The stories in this section of the archives website are largely those of aircrew who have had a direct connection with the museum, either in person, because of a local connection to Nanton, or through a family member. In many cases, they have told the stories themselves -for example, Howard Witwer tells of how he was the sole survivor of the mid-air collision of two Lancasters, Doug Renton shares a detailed diary that he kept of his forty-eight operations with 405 Squadron including eleven trips to Berlin, and Murray Peden tells of the strain of operational flying with Bomber Command. Other stories are written as tributes by family members -for example Elinor Florence tells the story of Fred Sutherland who was the front-gunner on the aircraft that breached the Eder Dam, Frank Barber tells of the devious efforts his father made to join Bomber Command as a forty-three year old, and Terri Travers tells the story of her grandfather, an American in the RCAF.
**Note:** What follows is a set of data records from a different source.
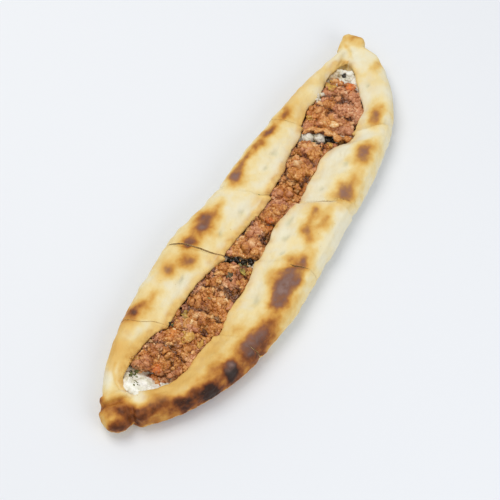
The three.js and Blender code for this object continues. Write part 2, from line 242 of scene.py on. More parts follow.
def bulgeOf(mesh, passes):  # how far each vertex stands over its smoothed surroundings, in mm
    places = placesOf(mesh)
    return np.einsum("ij,ij->i", places - relaxed(places, edgesOf(mesh), passes), normalsOf(mesh))


def distanceTo(places, route):  # seen from above, to a route of straight stretches
    nearest = np.full(len(places), np.inf)
    for (x0, y0), (x1, y1) in zip(route, route[1:]):
        dx, dy = x1 - x0, y1 - y0
        along = ((places[:, 0] - x0) * dx + (places[:, 1] - y0) * dy) / (dx * dx + dy * dy)
        along = np.clip(along, 0, 1)
        off = np.hypot(places[:, 0] - x0 - along * dx, places[:, 1] - y0 - along * dy)
        nearest = np.minimum(nearest, off)
    return nearest


def spotAt(places, x, y, width):  # 1 in the middle of a spot, fading towards its width
    return np.exp(-(np.hypot(places[:, 0] - x, places[:, 1] - y) * 2 / width) ** 2)


def bandAt(places, route, width):  # 1 on a route, fading towards its width
    return np.exp(-(distanceTo(places, route) / (0.6 * width)) ** 2)


# shader helpers


def newGroup(name, inputs, outputs):
    group = bpy.data.node_groups.new(name, "ShaderNodeTree")
    for label, kind, value in inputs:
        socket = group.interface.new_socket(label, in_out="INPUT", socket_type=kind)
        if value is not None:
            socket.default_value = value
    for label, kind in outputs:
        group.interface.new_socket(label, in_out="OUTPUT", socket_type=kind)
    return group, group.nodes.new("NodeGroupInput"), group.nodes.new("NodeGroupOutput")


def addNode(tree, kind, settings=None, inputs=None):
    node = tree.nodes.new("ShaderNode" + kind)
    for key, value in (settings or {}).items():
        setattr(node, key, value)
    for key, value in (inputs or {}).items():
        if isinstance(value, bpy.types.NodeSocket):
            tree.links.new(value, node.inputs[key])
        else:
            node.inputs[key].default_value = value
    return node


def addMath(tree, operation, *values, clamp=False):
    inputs = dict(enumerate(values))
    return addNode(tree, "Math", {"operation": operation, "use_clamp": clamp}, inputs).outputs[0]


def addRange(tree, value, low, high, toLow=0.0, toHigh=1.0):
    node = addNode(tree, "MapRange", {"interpolation_type": "SMOOTHSTEP"}, {
        "Value": value, "From Min": low, "From Max": high, "To Min": toLow, "To Max": toHigh,
    })
    return node.outputs["Result"]


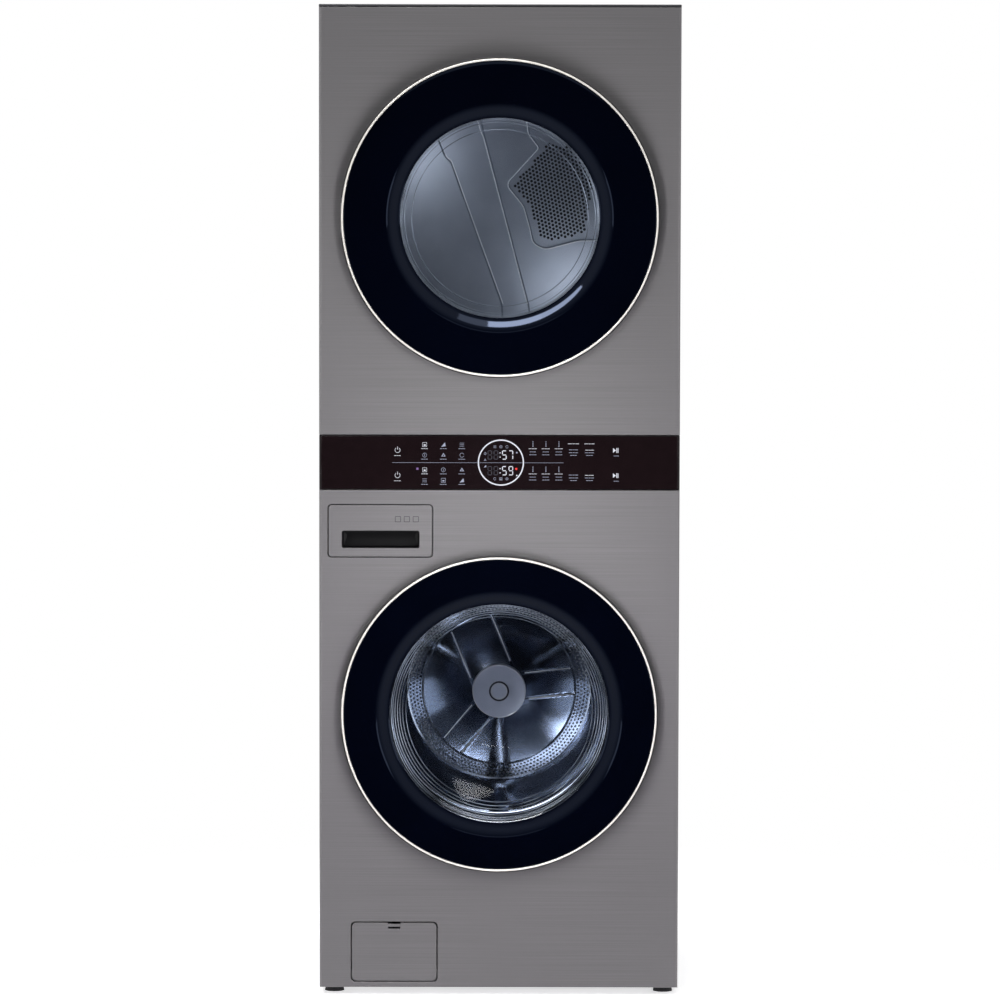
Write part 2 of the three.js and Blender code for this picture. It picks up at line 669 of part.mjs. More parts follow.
const trayFront = FACE_Y + DRAWER_FRONT_DEPTH + FIT;
const trayBack = trayFront + DRAWER_LENGTH;
const trayX = DRAWER_X + 4;
const trayEnd = drawerEnd - 4;
const trayZ = DRAWER_Z + 4;
const trayTop = drawerTop - 16;
const trayThird = (trayEnd - trayX - DRAWER_WALL) / 3;
const compartments = [0, 1, 2].map((i) => block(
  trayX + DRAWER_WALL + i * trayThird, trayX + (i + 1) * trayThird,
  trayFront + DRAWER_WALL, trayBack - DRAWER_WALL, trayZ + DRAWER_WALL, trayTop + 1,
));
add("drawer_tray", cut(
  block(trayX, trayEnd, trayFront, trayBack, trayZ, trayTop),
  ...compartments,
), grey);

const CASE_WALL = 2;
const caseX = DRAWER_X - DRAWER_GAP;
const caseEnd = drawerEnd + DRAWER_GAP;
const caseZ = DRAWER_Z - DRAWER_GAP;
const caseTop = drawerTop + DRAWER_GAP;
const caseBack = trayBack + 16;
add("dispenser_housing", cut(
  block(
    caseX - CASE_WALL, caseEnd + CASE_WALL, FACE_Y + SHEET + FIT, caseBack + CASE_WALL,
    caseZ - CASE_WALL, caseTop + CASE_WALL,
  ),
  block(caseX, caseEnd, FACE_Y, caseBack, caseZ, caseTop),
), grey);

// Pump, its twist-out filter and the door in front of them.
const notchX = SERVICE_X + (SERVICE_WIDTH - NOTCH_WIDTH) / 2;
const serviceTop = SERVICE_Z + SERVICE_HEIGHT;
add("service_door", cut(
  block(SERVICE_X, SERVICE_X + SERVICE_WIDTH, FACE_Y, FACE_Y + 2.7, SERVICE_Z, serviceTop),
  block(notchX, notchX + NOTCH_WIDTH, FACE_Y - 1, FACE_Y + 4, serviceTop - 7, serviceTop + 1),
), steel);

const filterX = SERVICE_X + 56;
const knobY = FACE_Y + 11;
const boreY = knobY + 14;
add("pump_filter", join(
  barY(FILTER_RADIUS, knobY + 6, boreY - FIT, filterX, FILTER_Z),
  block(filterX - 22, filterX + 22, knobY, knobY + 7, FILTER_Z - 5, FILTER_Z + 5),
  barY(FILTER_RADIUS - 8, boreY - 1, boreY + 80, filterX, FILTER_Z),
), grey);

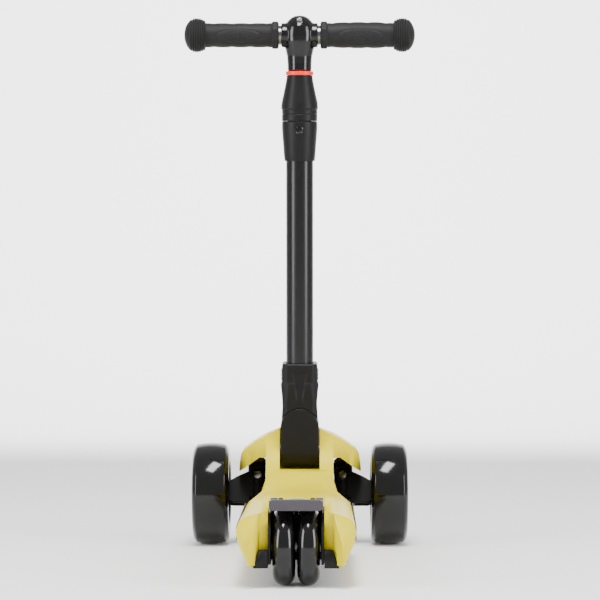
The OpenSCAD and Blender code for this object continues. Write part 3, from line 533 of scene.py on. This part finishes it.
def bevelled(node, width):
    """The node with each edge sharper than 30 degrees bevelled by width, in metres."""
    obj = solid_copy(node, "fine_" + node)
    edge = obj.modifiers.new("edge", "BEVEL")
    edge.width, edge.segments, edge.limit_method, edge.angle_limit = width, 2, "ANGLE", math.radians(30)
    edge.use_clamp_overlap = True
    shade = obj.modifiers.new("shade", "WEIGHTED_NORMAL")
    shade.keep_sharp = False
    shade.weight = 100
    return dressed(settled(obj), node)


def moulded(node, cell, passes):
    """The node rebuilt from cubes of that size, then smoothed: each point moves half way
    to the mean of its neighbours, that many times."""
    obj = solid_copy(node, "moulded_" + node)
    cubes = obj.modifiers.new("cubes", "REMESH")
    cubes.mode, cubes.voxel_size = "VOXEL", cell
    soft = obj.modifiers.new("soft", "SMOOTH")
    soft.factor, soft.iterations = 0.5, passes
    return dressed(settled(obj), node)


# %% [markdown]
# ## The thick mouldings
# Bracket, sleeve, knuckles, beam, pedal, head and wheel well are thick castings with no
# sharp corner anywhere. Bevels on so many meeting edges would tangle, so these are
# rebuilt from cubes of about a millimetre, and smoothed. Cubes cost triangles, so
# each piece has the coarsest cube that keeps its details.

# %% The thick mouldings
MOULDED = {
    "stem_bracket": (0.0008, 4), "release_sleeve": (0.0008, 3),
    "knuckle_left": (0.0008, 4), "knuckle_right": (0.0008, 4), "steering_beam": (0.0010, 3),
    "brake_pedal": (0.0008, 3), "t_head": (0.0007, 7), "rear_frame": (0.0011, 2),
}
for node, (cell, passes) in MOULDED.items():
    piece = moulded(node, cell, passes)
    print(piece.name, len(piece.data.polygons))

# %% [markdown]
# ## The deck, the hardware and the plain parts
# The yellow shell is big and made of flat facets that meet at clear creases. Cubes would
# leave steps on them, so it keeps its own faces and has its edges cut by 1.2 mm. Screws,
# pins, cores and tubes are turned or pressed: their faces are true, and only their edges
# are broken, by a third to two thirds of a millimetre. Weighted normals keep the flats
# looking flat beside the narrow bevels.

# %% The deck, the hardware and the plain parts
BEVELS = {
    "deck_shell": 0.0012, "deck_base": 0.0006, "deck_screws": 0.0004, "side_trims": 0.0004,
    "rear_axle": 0.0004, "rear_axle_nuts": 0.0006, "rear_spacers": 0.0003,
    "brake_hinge_pin": 0.0004, "hinge_base": 0.0007,
    "hinge_bolts": 0.0005, "hinge_pin": 0.0005, "beam_bolts": 0.0005, "kingpins": 0.0007,
    "kingpin_nuts": 0.0006, "centring_buffers": 0.0007, "knuckle_screw_left": 0.0006,
    "knuckle_screw_right": 0.0006, "front_axle_left": 0.0005, "front_axle_right": 0.0005,
    "tie_rod": 0.0006, "tie_rod_pins": 0.0004, "front_core_left": 0.0006, "front_core_right": 0.0006,
    "front_bearings_left": 0.0003, "front_bearings_right": 0.0003, "rear_core_left": 0.0006,
    "rear_core_right": 0.0006, "rear_bearings_left": 0.0003, "rear_bearings_right": 0.0003,
    "brake_pad": 0.0004, "bracket_screws": 0.0004, "lower_collar": 0.0007, "fold_latch": 0.0003,
    "height_button": 0.0003, "inner_tube": 0.0003, "main_tube": 0.0003, "t_head_screw": 0.0004,
    "handle_tubes": 0.0003,
    "snap_button_left": 0.0006, "snap_button_right": 0.0006,
}
for node, width in BEVELS.items():
    bevelled(node, width)
print("bevelled:", len(BEVELS))


# %% [markdown]
# ## Round pieces
# A wheel, a tube or a collar is one outline carried round an axis. The outline is a
# closed loop of points, so the surface closes on itself both ways and needs no caps.

# %% Outlines and turning
def softened(corners, radii, steps=6):
    """A closed outline whose corners are rounded. Each corner P is cut back by its
    radius along both sides to A and B, and the quadratic curve
    (1-t)(1-t)A + 2t(1-t)P + ttB takes its place."""
    p = np.asarray(corners, float)
    r = np.broadcast_to(np.asarray(radii, float), len(p))[:, None]
    before, after = np.roll(p, 1, 0) - p, np.roll(p, -1, 0) - p
    size_b = np.linalg.norm(before, axis=1, keepdims=True)
    size_a = np.linalg.norm(after, axis=1, keepdims=True)
    a = p + before / size_b * np.minimum(r, size_b * 0.48)
    b = p + after / size_a * np.minimum(r, size_a * 0.48)
    t = np.linspace(0, 1, steps)[None, :, None]
    curve = (1 - t) ** 2 * a[:, None] + 2 * t * (1 - t) * p[:, None] + t**2 * b[:, None]
    return curve.reshape(-1, 2)


def turned_x(name, outline, centre, steps=160):
    """A loop of (radius, place along X) carried round an axis along X: the point at
    angle a is centre + (x, r cos a, r sin a)."""
    a = np.linspace(0, 2 * math.pi, steps, endpoint=False)[:, None]
    r, x = outline[None, :, 0], outline[None, :, 1]
    y, z = centre[1] + r * np.cos(a), centre[2] + r * np.sin(a)
    points = np.stack(np.broadcast_arrays(x + centre[0], y, z), -1)
    return outwards(grid_surface(name, points))


# %% [markdown]
# ## The stem's own directions
# The stem leans back by four degrees. Pieces on it are easiest to think of in its own
# directions, side, fore and up from the fold pivot, and are then turned into the
# scooter's frame as their points are made, so the finished object itself stays unturned.

# %% The stem's directions
PIVOT = np.array([0, 0.1605, 0.1155])
RAKE = math.radians(4)
STEM_UP = np.array([0, -math.sin(RAKE), math.cos(RAKE)])
STEM_FORE = np.array([0, math.cos(RAKE), math.sin(RAKE)])


def on_stem(x, y, s):
    """The place of a point at x, y across the stem and s up it, measured from the fold
    pivot: pivot + x side + y fore + s up."""
    x, y, s = np.broadcast_arrays(x, y, s)
    side = np.array([1.0, 0, 0])
    return PIVOT + x[..., None] * side + y[..., None] * STEM_FORE + s[..., None] * STEM_UP


def turned_stem(name, outline, steps=128):
    """A loop of (radius, height) carried round the stem's axis."""
    a = np.linspace(0, 2 * math.pi, steps, endpoint=False)[:, None]
    r, s = outline[None, :, 0], outline[None, :, 1]
    return outwards(grid_surface(name, on_stem(r * np.cos(a), r * np.sin(a), s)))


# %% [markdown]
# ## Upper collar and red ring
# The collar is a cone with a rounded flank and one thin groove near its foot.
# The ring sits on its top. Both are turned, so both are one closed outline: radius and
# height at each corner, each with the radius that rounds it.

# %% Upper collar and ring
MM = 0.001
COLLAR_LO = 383.2          # millimetres up the stem from the fold pivot
BORE_R = 13.9              # clears the sliding tube
RING_LO, RING_HI, RING_R = 433.9, 438.6, 16.05
collar = turned_stem("upper_cone", softened(
    [(r * MM, (COLLAR_LO + s) * MM) for r, s in (
        (BORE_R, -1.9), (20.2, -1.9), (20.5, -1.6), (20.5, 5.2), (20.1, 5.6), (20.1, 6.2),
        (20.5, 6.6), (20.5, 11.2), (21.4, 12.2), (21.0, 19), (19.4, 26), (17.8, 33.4),
        (16.4, 40.4), (15.2, 47), (15.0, 50.4), (BORE_R, 50.4))],
    [x * MM for x in (0.2, 0.6, 0.6, 0.2, 0.2, 0.2, 0.2, 0.5, 0.6, 3, 3, 3, 3, 2, 0.5, 0.2)]))
dressed(collar, "upper_collar")
ring = turned_stem("red_ring", softened(
    [(r * MM, s * MM) for r, s in (
        (BORE_R, RING_LO), (RING_R, RING_LO), (RING_R, RING_HI), (BORE_R, RING_HI))], 0.8 * MM))
dressed(ring, "accent_ring")
print("stem pieces:", collar.name, ring.name)


# %% [markdown]
# ## Front tyres
# A front tyre is wide and nearly flat across, with round shoulders. A plain torus would
# be far too round. The lesser of two curves gives the tread, a shallow crown and a
# quarter circle at the shoulder, and the walls drop straight from it.

# %% Front tyres
FRONT_AXLE_X, FRONT_AXLE_Y, FRONT_AXLE_Z = 0.105, 0.2125, 0.06
def front_tyre_outline(half=21.5, crown=75.0, top=60.0, shoulder=11.0, inner=38.0, count=72):
    """Across the tread, the radius is the lesser of a shallow crown and the shoulder's
    quarter circle; the walls then drop straight, with a shallow groove, to the seat."""
    x = half * np.sin(np.linspace(-math.pi / 2, math.pi / 2, count))
    flank = np.clip(np.abs(x) - (half - shoulder), 0, shoulder)
    across = top - crown + np.sqrt(crown**2 - x**2)
    r = np.minimum(across, top - shoulder + np.sqrt(shoulder**2 - flank**2))
    tread = np.stack([r, x], 1)
    wall = [(46.0, 0.0), (44.6, 0.0), (44.2, 0.5), (43.2, 0.5), (42.8, 0.0), (39.0, 0.0),
            (38.4, 0.3), (inner, 1.2)]
    right = np.array([(r0, half - d) for r0, d in wall])
    left = np.array([(r0, -half + d) for r0, d in reversed(wall)])
    return np.concatenate([tread, right, left]) * MM


for side, place_x in (("left", -FRONT_AXLE_X), ("right", FRONT_AXLE_X)):
    centre = (place_x, FRONT_AXLE_Y, FRONT_AXLE_Z)
    tyre = turned_x("front_tread_" + side, front_tyre_outline(), centre, 192)
    dressed(tyre, "front_tyre_" + side)
print("front tyre quads:", len(tyre.data.polygons))


# %% [markdown]
# ## Rear tyres
# The twin rear tyres are narrow and fully round, so their outline is a half circle that
# two short walls close at the core.

# %% Rear tyres
REAR_AXLE_Y, REAR_AXLE_Z = -0.2275, 0.04
def rear_tyre_outline(half=11.5, middle=28.5, inner=22.5, count=64):
    """A half circle of radius half round the middle radius, closed by two short walls."""
    a = np.linspace(-math.pi / 2, math.pi / 2, count)
    tread = np.stack([middle + half * np.cos(a), half * np.sin(a)], 1)
    seat = np.array([(inner + 1, half), (inner, half - 1), (inner, 1 - half), (inner + 1, -half)])
    return np.concatenate([tread, seat]) * MM


for side, place_x in (("left", -0.0125), ("right", 0.0125)):
    tyre = turned_x("rear_tread_" + side, rear_tyre_outline(), (place_x, REAR_AXLE_Y, REAR_AXLE_Z))
    dressed(tyre, "rear_tyre_" + side)
print("rear tyre quads:", len(tyre.data.polygons))


# %% [markdown]
# ## Hub caps
# A cap snaps over each axle's end. It is a shallow turned cup with a rolled rim and one
# ring round its middle. The same outline serves both sides: the left one has its places
# along the axle negated, and its faces are then turned outwards again.

# %% Hub caps
for side, sign in (("left", -1), ("right", 1)):
    centre = (sign * FRONT_AXLE_X, FRONT_AXLE_Y, FRONT_AXLE_Z)
    cap_outline = softened([(r * MM, sign * x * MM) for r, x in (
        (0, 19.2), (12.6, 19.2), (12.6, 14.1), (15.8, 14.1), (15.8, 19.8), (14.6, 20.8), (11.2, 20.8),
        (10.6, 20.2), (9.8, 20.2), (9.2, 20.8), (0, 21.0))],
        [x * MM for x in (0, 0.3, 0.3, 0.3, 0.6, 0.6, 0.3, 0.3, 0.3, 0.3, 0)], 4)
    dressed(turned_x("hub_cap_" + side, cap_outline, centre, 96), "front_cap_" + side)
print("hub caps ready")


# %% [markdown]
# ## Handlebar grips
# Each grip is a rubber sleeve: a flange by the head, a waved grasp with a raised oval
# pad, and a ribbed ball at the end. Seen as a surface, it is a radius that depends on
# the place along the grip and the angle round it, so waves, pad and ribs are simply
# added to that radius.

# %% Grips
BAR_UP = 480               # millimetres from the fold pivot to the bar
GRIP_FRAME = PIVOT + BAR_UP * MM * STEM_UP
GRIP_IN = 24.0             # the flange's distance from the middle


def bump_window(value, low, high, soft):
    """1 between low and high, falling smoothly to 0 over soft on both sides."""
    t = np.clip(np.minimum(value - low, high - value) / soft + 0.5, 0, 1)
    return t * t * (3 - 2 * t)


def grip_radius(s, angle, bulge):
    """Radius in mm at s mm from the flange and an angle from the rear face. The flange
    is a softened octagon; the grasp is a cylinder with a finger wave every 21 mm above
    and below, swells by bulge in its middle, and has an ellipse on the rear that stands
    proud with a lattice of ridges; the ball is two half ellipses, crossed by six narrow
    grooves before it closes."""
    eighth = (angle + math.pi / 8) % (math.pi / 4) - math.pi / 8
    flange = bump_window(s, 0.7, 7.6, 1.4) * (15.7 / np.cos(eighth * 0.92) - 14.0)
    x = np.where(s < 95, (s - 95) / 19.0, (s - 95) / 14.05)
    ball = 20.0 * np.sqrt(np.clip(1 - x**2, 0, 1))
    grooves = sum(np.exp(-(((s - g) / 0.62) ** 2)) for g in (86.9, 89.5, 92.1, 94.7, 97.3, 99.9))
    edge = np.sin(angle) ** 2
    wave = np.abs(np.cos(math.pi * (s - 12) / 21.0)) ** 6
    fingers = -0.55 * wave * edge * bump_window(s, 12, 80, 6)
    oval = ((s - 46) / 25) ** 2 + ((angle * 14.0 + 1.5) / 8.0) ** 2
    pad = np.clip((1.0 - oval) * 4.0, 0, 1)
    rim = np.exp(-(((oval - 1.12) / 0.12) ** 2))
    lattice = 0.30 * np.maximum(np.cos((s + angle * 14) * 1.6), np.cos((s - angle * 14) * 1.6))
    body = 14.0 + bulge * bump_window(s, 20, 74, 26) + flange
    body = body + fingers + pad * (0.35 + lattice) - 0.35 * rim * bump_window(s, 14, 78, 4)
    end = bump_window(s, 84.6, 400.0, 1.6)
    return body * (1 - end) + (ball - 1.25 * grooves) * end


def grip_surface(side, bulge, rows=224, columns=330):
    """The outer skin runs from the flange to the ball's pole, then comes back along the
    bore from the bore's flat end; the loop round the handle closes at every row."""
    pole = 104 + 5.0 * np.sin(np.linspace(0.1, 1, 12) * math.pi / 2)
    s = np.concatenate([[0, 0], np.linspace(0.0, 104.0, columns), pole, [102, 102]])
    angle = np.linspace(-math.pi, math.pi, rows, endpoint=False)
    grid_s, grid_a = np.meshgrid(s, angle)
    r = grip_radius(grid_s, grid_a, bulge)
    r[:, 0], r[:, 1] = 11.2, 13.5
    r[:, -3], r[:, -2], r[:, -1] = 0.01, 0.01, 11.2
    x = side * (GRIP_IN + grid_s)
    back, up = -STEM_FORE, STEM_UP
    points = (GRIP_FRAME + (x * MM)[..., None] * np.array([1.0, 0, 0])
              + (r * np.cos(grid_a) * MM)[..., None] * back + (r * np.sin(grid_a) * MM)[..., None] * up)
    name = "grip_left_sleeve" if side < 0 else "grip_right_sleeve"
    return outwards(grid_surface(name, points))


for side, node, bulge in ((-1, "grip_left", 0.0), (1, "grip_right", 1.1)):
    grip = dressed(grip_surface(side, bulge), node)
print("grip quads:", len(grip.data.polygons))


# %% [markdown]
# ## What stays as it was designed
# The brake spring is a wire and the bush a plain ring: both are right as they are, so
# they keep their designed meshes and only get their finish, through the object's own
# material slots.

# %% Finishes on what stays as it is
shown = [o for o in NODES.values() if not o.hide_render]
for obj in shown:
    for entry in obj.material_slots:
        entry.link = "OBJECT"
        entry.material = FINISH[SLOT_OF[obj.name]]
print("kept solids:", sorted(o.name for o in shown))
Other stories were prepared by the museum based on material that was placed in our archives by families, including a poignant story of an RCAF bracelet that belonged to Thomas Fetherston, an airman whose parents operated a grocery store in Nanton. Although Fetherston's aircraft disappeared into the sea without a trace, the bracelet somehow washed up on the Dutch coast fifty-seven years later, was found, and returned to the family.

On the lighter side, Don Currie tells how an unusual event during one of his operations with 635 Squadron gave Barnes Wallis the idea of using a 'bouncing bomb' to breach Nazi dams and Ken Wright goes into some detail regarding how aircrew coped 'when nature called'.